Rush hour traffic was snarled in Kansas City last night when a Ford Explorer lost control and overturned.  The crash highlights the Ford Explorer’s well-documented stability issues as well as the importance of child seats and safety belts.

Reports suggest that up to nine people were injured in the crash, which law enforcement official suspect was triggered by a tire failure.

The Ford Explorer has a long history of rollover and stability problems, beginning with its inception as the Ford Bronco II in March 1983.  Now, 30 years later, Ford is still battling the stability problems that plagued the vehicle at its inception and fighting losing battles in courts across the country.

PBS analyzed the long history of the Explorer stability and rollover problem on its Frontline series back in 2002. Rollovers are often associated with defective tires and design flaws.

PBS found that Ford’s Bronco II — the precursor to the Ford Explorer — suffered from stability and rollover problems from the day it was rolled out in 1983. According to the PBS report, even Ford engineers were “flipping these things over” in test drives.

Ford engineer Fred Parrill acknowledged that [Ford] knew that the Bronco II was killing people in rollovers much more often than its rivals.

In fact, tests showed that the Bronco II would tip up off of its wheels at speeds as low as 20 miles per hour.

The Insurance Institute for Highway Safety rated the Bronco II the most deadly SUV on the road.

The Ford Explorer grew directly out of the Bronco II. The Explorer was made for a family, but kept the rugged characteristics — and the stability problems — of the Bronco II. In fact, an internal Ford memo from May 1987 said that the stability of the UN46 — the Ford Explorer Prototype — was worsethan the Bronco II, but could be improved by widening and lowering the vehicle.

Just eight months before Explorer was to roll off the assembly line, Bronco II failed handling tests conducted by Consumer Reports magazine.
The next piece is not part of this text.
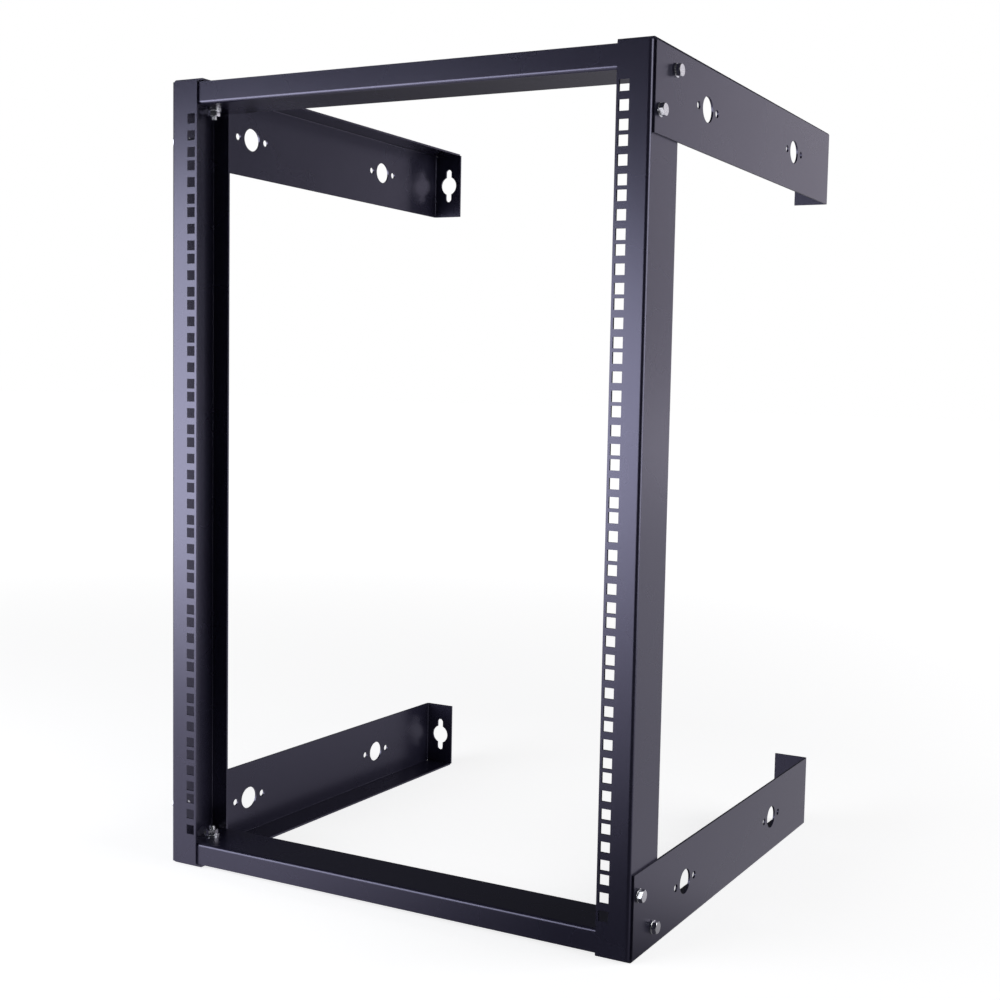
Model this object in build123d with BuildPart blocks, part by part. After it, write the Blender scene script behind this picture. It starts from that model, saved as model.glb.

The magazine warned readers away from the vehicle.

An internal Ford memo said that the Consumer’s Union told Ford: “You have a real problem” with your Bronco II.

Alarmed, Ford immediately sent its engineers to the company’s Arizona proving grounds to put the Explorer prototype through the Consumer Reports tests. When the Explorer was put through the same tests, it repeatedly tipped up off the ground. Ford engineers scrambled to find a fix.

Ford tried a number of small fixes, such as tire pressure and suspension changes, but they were not enough. Ultimately, the Explorer suffered the same problem as the Bronco II and needed two more inches in width to achieve a safe level of stability.

Ford’s management, under Don Petersen, . . . again decided – as it had in the case of the Bronco II – to make a series of smaller fixes. But the company refused to widen the vehicle.

Ford executives admitted that one of the reasons Ford refused to widen the vehicle was because it would lose money if it waited for the fix. Instead, the company again sold vehicles to the public that it knew would roll over.

Finally, in 2002, after 20 years of stability and rollover problems, Ford finally widened the Explorer. However, Ford resolutely denies that it widened the vehicle because of stability problems.

Late model Ford Explorers are still driving on our roads and highways. Each year, more innocent passengers are killed or paralyzed because of stability and rollover problems knew about more than 25 years ago.

Two young boys, Gregory and Ryan, made a touching video tribute to their mother who was killed in an Explorer rollover after at tire failed.  The boys made the video to raise awareness about the Explorer’s stability problems.

This crash not only highlights the stability problems of the Explorer, but importance of buckling up.  The best protection is provided by wearing a seat belt and ensuring kids are properly secured in child seats.  However, seat belts are only effective if designed properly and used properly.